Coluna

Céu, sol, sul, terra e câmera – por Bianca Zasso

Na noite da última terça-feira, durante a cerimônia de abertura do 12º Santa Maria Vídeo e Cinema, fui transportada para tantos lugares que voltei para casa com uma estafa física digna de quem chega de uma longa viagem. Voltei ao ano de 2002 quando, aos 16 anos, assisti aos primeiros filmes que tinham como cenário a cidade onde nasci.

Parece algo bobo, mas reconhecer numa tela grande o chão que você pisa todos os dias é uma diversão das boas. Um piscar de olhos e lá estava a Bia de 2006, uma estudante de jornalismo que acreditava que ser repórter era o seu destino e que agora prestigiava curtas realizados pelos colegas de faculdade.

Ainda lembrei das oficinas de análise cinematográfica e roteiro, da primeira entrevista que fiz depois de formada com o documentarista Silvio Tendler, de conhecer o Carlão Reichenbach pessoalmente, de ver as pessoas escolhendo os filmes que mais gostaram para depositarem seu voto na saída de cada noite de festival.
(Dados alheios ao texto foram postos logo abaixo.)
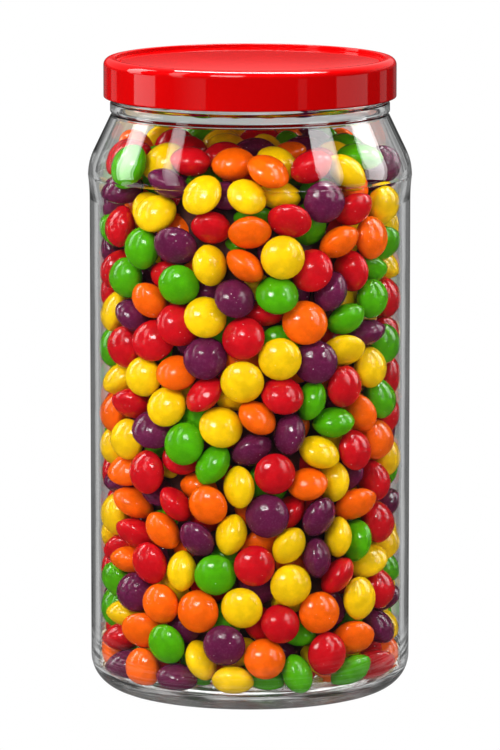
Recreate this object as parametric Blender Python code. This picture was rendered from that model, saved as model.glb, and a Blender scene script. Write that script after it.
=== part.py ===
"""Clear glass jar of sugar-coated, lens-shaped sweets under a red screw lid.

Blender 4.5, metres, +Z up. The origin is the middle of the jar's base, on the surface it stands on.
Three sub-parts, each one solid: the turned glass jar, the turned plastic lid that closes it, and the
heap of sweets, a core with the sweets that show at the glass and on top joined onto it.
"""

import math

import bmesh
import bpy
import numpy as np
from mathutils import Matrix, Vector

# Turned pieces
SEGMENTS = 44
SHARP_ANGLE = math.radians(32)

# Glass jar
BODY_RADIUS = 0.0489
WALL = 0.0024
HEEL_RADIUS = 0.0100
BEARING_WIDTH = 0.0024
PUSH_UP = 0.0012
PUSH_UP_EDGE = 0.0030
FLOOR = 0.0040
FLOOR_RISE = 0.0006
INNER_HEEL_RADIUS = 0.0050
FLARE_START = 0.1510
FLARE_STEPS = ((0.0050, 0.45), (0.0025, 0.12))  # height above its start, share of the widening
INNER_FLARE_START = 0.1550
INNER_BEND_START = math.radians(8)
SHOULDER_HEIGHT = 0.1584
SHOULDER_RADIUS = 0.0494
SHOULDER_BEND = 0.0165
SHOULDER_SLOPE = math.radians(25.5)
NOTCH_HEIGHT = 0.1768
NOTCH_RADIUS = 0.0421
NOTCH_LIP = 0.0008
BEAD_RADIUS = 0.0426
BEAD_TOP = 0.1806
BEAD_ROUNDING = 0.0006
FINISH_RADIUS = 0.0417
BORE_RADIUS = 0.0399
BORE_BOTTOM = 0.1784
NECK_THROAT = 0.0002
RIM_HEIGHT = 0.1904
RIM_ROUNDING = 0.0006

# Screw lid
LID_RADIUS = 0.0446
LID_BOTTOM = 0.1820
LID_TOP = 0.1940
LID_WALL = 0.0020
LID_EDGE_ROUNDING = 0.0022
LID_LOWER_EDGE = 0.0006
LID_RIM_WIDTH = 0.0036
LID_RECESS = 0.0010
LID_RECESS_SLOPE = 0.0008
LID_PANEL_THICKNESS = 0.0020

# Sweets: oblate spheroids, and how they settle in the jar
SWEET_COUNT = 952
SWEET_RADIUS = 0.0065
SWEET_HALF_THICKNESS = 0.0043
RADIUS_SPREAD = 0.03
THICKNESS_SPREAD = 0.06
AXIS_BIAS = (0.9, 0.4, 1.0)  # outwards, around and up: sweets seldom stand on edge
GLASS_GAP = 0.0002
HEAP_TOP = 0.1695
SETTLING_SEED = 11
SETTLING_STEPS = 600
SETTLING_PACE = 0.42
FIRST_SINKING = 0.00002
LAST_SINKING = 0.000002
SINKING_SHARE = 0.6
NEIGHBOUR_REACH = 2.3
NEIGHBOUR_STEPS = 8
FIRST_PASSES = 5
LATER_PASSES = 2
CLOSING_PASSES = 20
BESIDE_REACH = 2.2
LIKE_BESIDE_LIKE = 0.30

# Heap: the core, and the faceted sweets on it
CORE_RADIUS = 0.0433
CORE_BOTTOM = 0.0090
CORE_SHOULDER_TOP = 0.1615
CORE_TOP = 0.1645
CORE_TOP_SLOPE = 0.0040
CORE_HEEL = 0.0060
CORE_SEGMENTS = 16
SHOWN_GAP = 0.0028
SHOWN_TOP_GAP = 0.0002
MOST_SHOWN = 264
SWEET_CORNERS = 5
CORNER_STAGGER = 0.25
FACETED_RADIUS = 1.07
FACETED_RING = 0.45
FACET_GAP = 0.0004

COATS = {
    "red": ((0.58, 0.008, 0.016), 0.325),
    "orange": ((0.95, 0.140, 0.006), 0.190),
    "yellow": ((0.93, 0.560, 0.006), 0.180),
    "green": ((0.065, 0.370, 0.008), 0.165),
    "purple": ((0.120, 0.011, 0.058), 0.140),
}


def clear_scene():
    for old in list(bpy.data.objects):
        bpy.data.objects.remove(old, do_unlink=True)


def make_material(name, colour, roughness, transmission=0.0):
    material = bpy.data.materials.new(name)
    material.use_nodes = True
    material.diffuse_color = (*colour, 1.0)
    shader = material.node_tree.nodes["Principled BSDF"]
    shader.inputs["Base Color"].default_value = (*colour, 1.0)
    shader.inputs["Roughness"].default_value = roughness
    shader.inputs["Metallic"].default_value = 0.0
    shader.inputs["Transmission Weight"].default_value = transmission
    return material


def add_object(name, mesh):
    made = bpy.data.objects.new(name, mesh)
    bpy.context.scene.collection.objects.link(made)
    return made


def arc(centre, radius, start, end, steps):
    """Points (r, z) of an arc, its angles in degrees from the +r direction towards +z."""
    points = []
    for step in range(steps + 1):
        angle = math.radians(start + (end - start) * step / steps)
        points.append((centre[0] + radius * math.cos(angle), centre[1] + radius * math.sin(angle)))
    return points


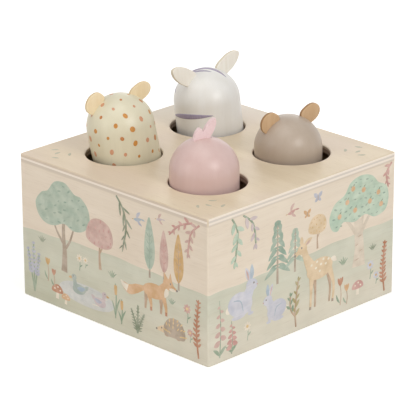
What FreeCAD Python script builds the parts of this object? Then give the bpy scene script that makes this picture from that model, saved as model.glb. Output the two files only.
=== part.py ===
import FreeCAD, Part
import math
import os

# Pop-up animal toy: a plywood box with four round holes. Under each hole a steel spring
# stands on a turned seat and carries a turned cap. A loose wooden animal head stands on
# each cap: pressed down it pops up again, and it lifts out of its hole.
# Units are millimetres. +Z is up, the box stands on Z = 0 and is centred on the Z axis.
# One corner of the box, at +X -Y, is its front corner, and the heads face that way.

# ---------------------------------------------------------------- driving dimensions
# box
box_side = 140.0
box_height = 80.0
panel_thickness = 5.0
top_thickness = 4.0
base_thickness = 4.0
corner_radius = 1.2
edge_easing = 0.5
block_side = 10.0
divider_thickness = 4.0
divider_fit = 0.2

# holes in the top board, each centre set in from the two sides next to it
hole_inset = 38.8
hole_diameter = 41.0
hole_easing = 0.5

# animal heads, all turned from one blank
peg_diameter = 36.0
peg_length = 56.0
dome_height = 17.2
peg_bore_diameter = 28.0
peg_bore_depth = 10.0
foot_easing = 1.0
ear_thickness = 2.0
crest_thickness = 2.4
ear_easing = 0.4

# spring, its seat and its cap
spring_diameter = 21.0
spring_wire = 1.4
active_turns = 8
closed_turns = 1
closed_pitch_share = 1.03
ease_turns = 0.5
ground_share = 0.3
path_steps_per_turn = 12
seat_diameter = 28.0
seat_flange = 3.0
cap_diameter = 23.9
cap_flange = 3.0
cap_easing = 0.3
cap_plug_height = 12.0
plug_fit = 0.3
plug_easing = 1.0
press_travel = 20.0
stop_clearance = 0.4
askew_clearance = 0.1

# screws
screw_diameter = 3.0
screw_head_diameter = 6.0
screw_head_height = 1.8
screw_tip = 2.0
screw_recess = 0.2
screw_fit = 0.05
screw_hole_fit = 0.2
block_screw_length = 16.0
seat_screw_length = 12.0
driver_slot_length = 3.2
driver_slot_width = 0.7
driver_slot_depth = 1.1
screw_hole_end = 1.0

# how each head stands: its rise above the top board along its own axis, its lean to the
# left as seen from the front corner, its gap to the hole's edge on the side it touches
# nearly, and how far it is turned on its axis
leopard_rise = 32.7
leopard_lean = 10.0
leopard_rim_gap = 1.1
leopard_turn = 27.0
zebra_rise = 32.2
zebra_lean = 5.7
zebra_rim_gap = 1.25
zebra_turn = 45.0
bear_rise = 20.3
bear_rim_gap = 0.76
bear_turn = 31.5
flamingo_rise = 23.6
flamingo_rim_gap = 0.76
flamingo_turn = 20.0

# ears, each an ellipse cut from thin board: half length, half width, and for each ear its
# centre outwards from the head's axis and below the dome's top, and its long axis's angle
# from upright, outwards
leopard_ear_half_length = 6.1
leopard_ear_half_width = 4.3
leopard_left_ear_out = 11.9
leopard_left_ear_down = 1.1
leopard_left_ear_angle = 133.0
leopard_right_ear_out = 14.7
leopard_right_ear_down = 2.7
leopard_right_ear_angle = 66.4
zebra_ear_half_length = 9.0
zebra_ear_half_width = 4.55
zebra_left_ear_out = 15.0
zebra_left_ear_down = -0.3
zebra_left_ear_angle = 56.5
zebra_right_ear_out = 18.0
zebra_right_ear_down = 1.8
zebra_right_ear_angle = 67.0
bear_ear_half_length = 5.9
bear_ear_half_width = 4.7
bear_left_ear_out = 11.5
bear_left_ear_down = 2.3
bear_left_ear_angle = 147.0
bear_right_ear_out = 13.6
bear_right_ear_down = 0.9
bear_right_ear_angle = 57.0

# the flamingo's felt crest: a small lobe to the left of the head's axis and a large one to
# the right, on a root let into the dome
crest_root_left = 5.8
crest_root_right = 3.6
crest_root_depth = 4.0
small_lobe_out = 3.6
small_lobe_up = 0.7
small_lobe_half_length = 5.0
small_lobe_half_width = 2.2
small_lobe_angle = 14.0
large_lobe_out = 2.35
large_lobe_up = 3.8
large_lobe_half_length = 7.0
large_lobe_half_width = 2.55
large_lobe_angle = 28.0

# ------------------------------------------------------------------- derived values
inner_side = box_side - 2.0 * panel_thickness
top_underside = box_height - top_thickness
hole_radius = hole_diameter / 2.0
peg_radius = peg_diameter / 2.0
cap_radius = cap_diameter / 2.0
seat_top = base_thickness + seat_flange
plug_radius = spring_diameter / 2.0 - spring_wire - plug_fit
block_centre = inner_side / 2.0 - block_side / 2.0
half_spacing = box_side / 2.0 - hole_inset

Z_AXIS = FreeCAD.Vector(0.0, 0.0, 1.0)
ORIGIN = FreeCAD.Vector(0.0, 0.0, 0.0)
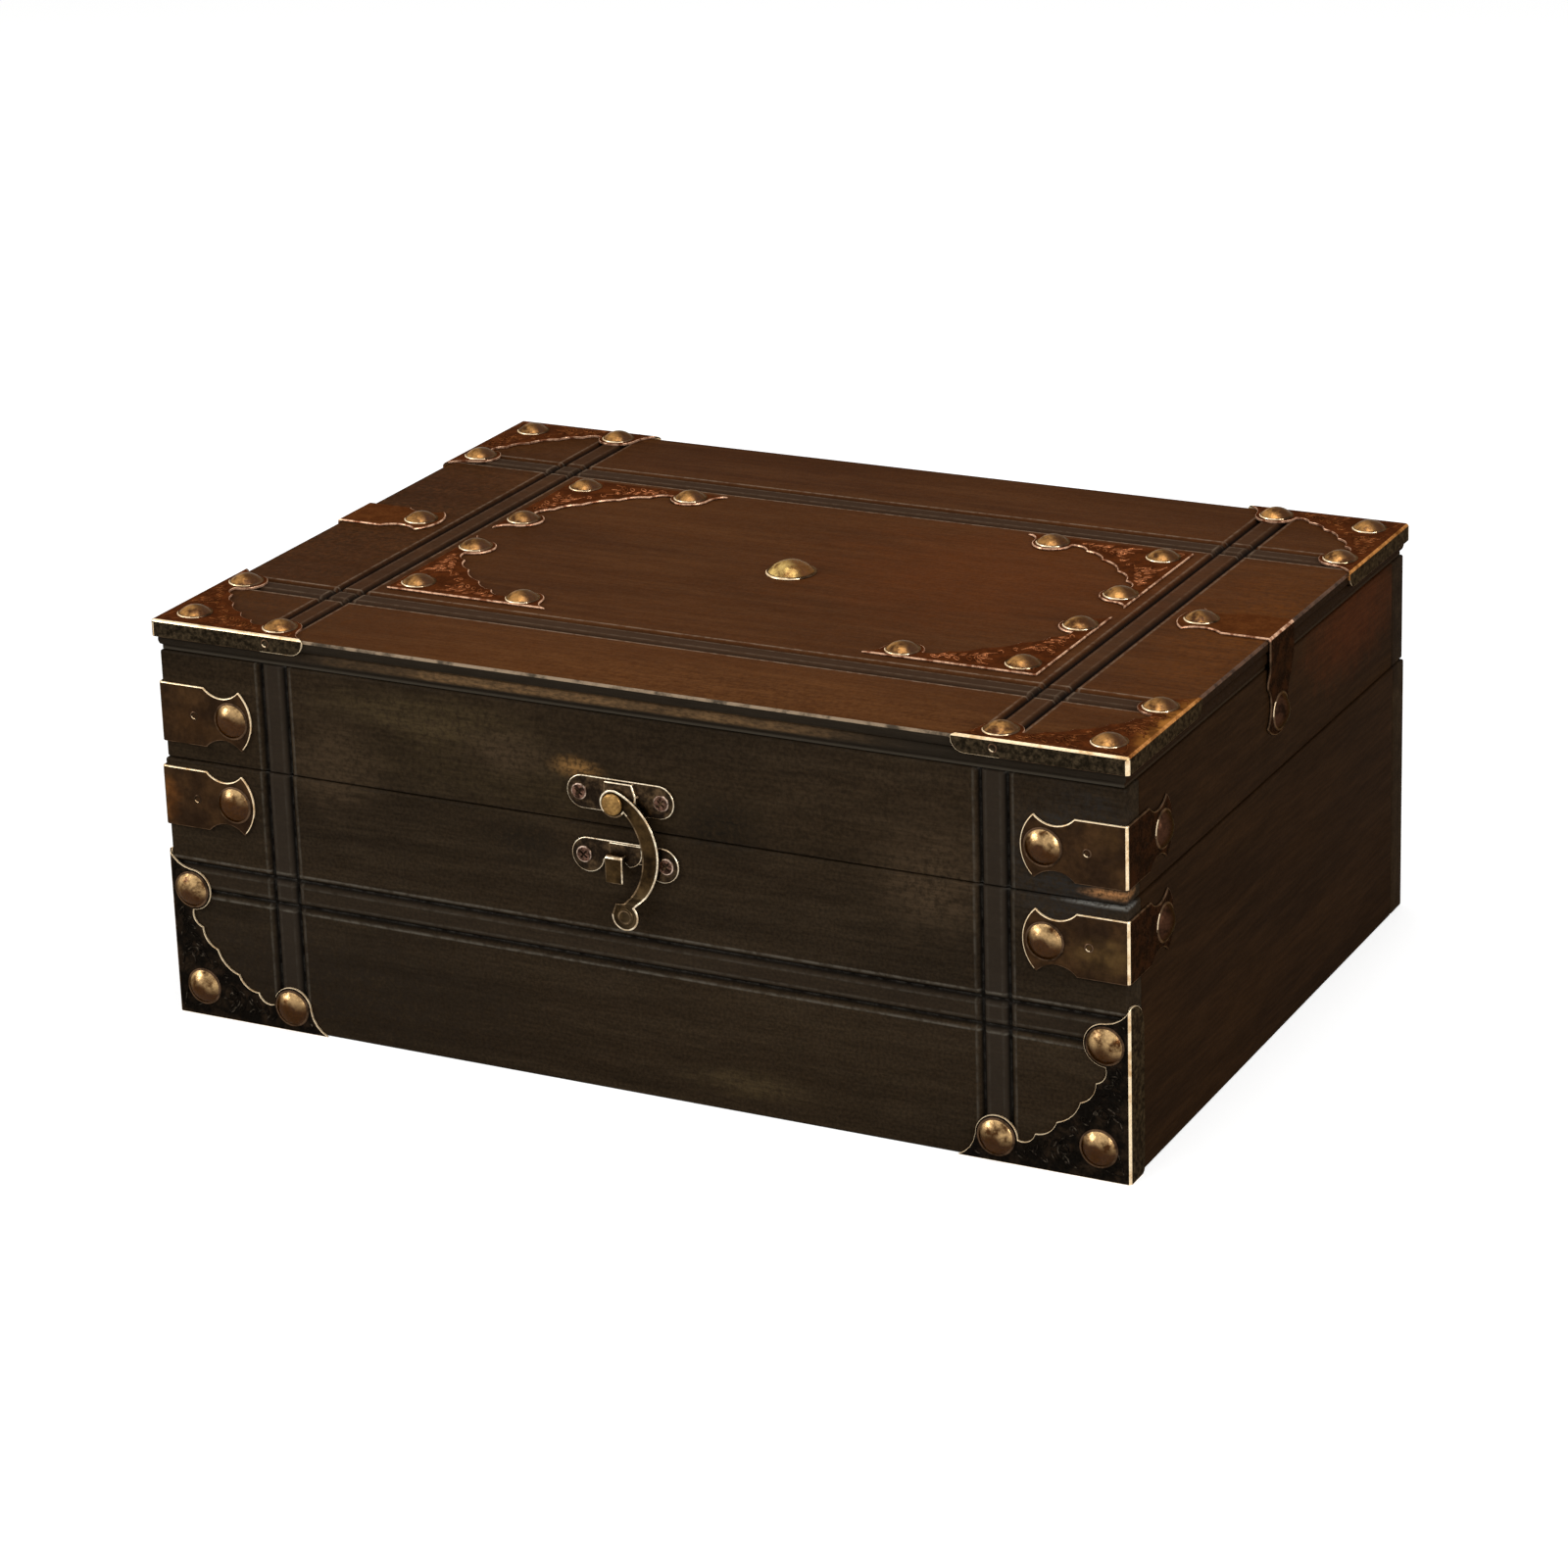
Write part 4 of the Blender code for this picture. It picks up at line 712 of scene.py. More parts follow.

A homenagem ao ator Leonardo Machado, falecido recentemente, me fez lembrar como, apesar de estar presente em muitos curtas e longas (mais de 80!), era como se ele fosse parte da família, dos rostos familiares que encontramos em uma passada pelo Calçadão ou descendo a Avenida Rio Branco. Foram muitas lágrimas para uma primeira noite. Todas repletas de significado.

A última parada foi um pouco mais demorada. A exibição de A Cabeça de Gumercindo Saraiva, novo trabalho do escritor, roteirista e diretor Tabajara Ruas, fez pensar. Ambientado no final da Revolução Federalista, o filme levantou questões em nossas mentes que vão muito além do embate entre chimangos e maragatos.

Lembramos, inclusive, daquela briga entre vizinhos por diferenças políticas e dos ataques gratuitos que muitos de nós sofremos quando tentamos expor nossas ideias. Não é com garrucha nem espada, mas fere da mesma forma.

Leonardo Machado interpreta Francisco Saraiva, filho do Gumercindo do título, que não poupa esforços para dar um destino ao corpo do pai, morto durante uma emboscada. Só que há um porém: degolado pelos soldados do Coronel Firmino (Marcos Breda), a cabeça de Gumercindo está a caminho de Porto Alegre pelas mãos do Major Ramiro (Murilo Rosa) para ser entregue à Júlio de Castilhos.

Apesar do nome de Murilo Rosa vir antes do de Leonardo Machado nos créditos, ele não é um protagonista solitário. Há momentos de destaque para ambos ao longo da história, fazendo o espectador ficar dividido sobre para quem irá torcer.

Pouco importa de que lado estamos, se nosso lenço é branco ou vermelho, a força do olhar e do sotaque natural de Leonardo encantam nossos olhos. A Cabeça de Gumercindo Saraiva é, sem querer impor rótulos, um faroeste. Não um clássico americano, apesar de Tabajara citar John Ford como uma das suas referências cinematográficas, mas um faroeste próximo, com cenário que estão há alguns quilômetros da nossa Santa Maria.

Este detalhe, que deveria nos encher de orgulho, infelizmente, ainda é motivo para afastar muita gente dos cinemas. Estranho alguém não saber lidar com se reconhecer na tela, não? Enfim, algumas pessoas precisam repensar o que realmente as move a sair de casa e ir ao cinema. Se a resposta for pipoca ou simples passatempo, recomendo buscar ajuda.

Nosso jeito de falar, de encarar a família, nossos defeitos e nossas valentias estão em cada cena de A Cabeça de Gumercindo Saraiva. Que ele chegue ao maior número possível de pessoas, no nosso estado e fora dele. Somos muitos nesse país de proporções continentais e não há mal nenhum em conhecer o diferente. Quem gosta de fazer tudo sempre igual está condenado a uma vida chata. E burra.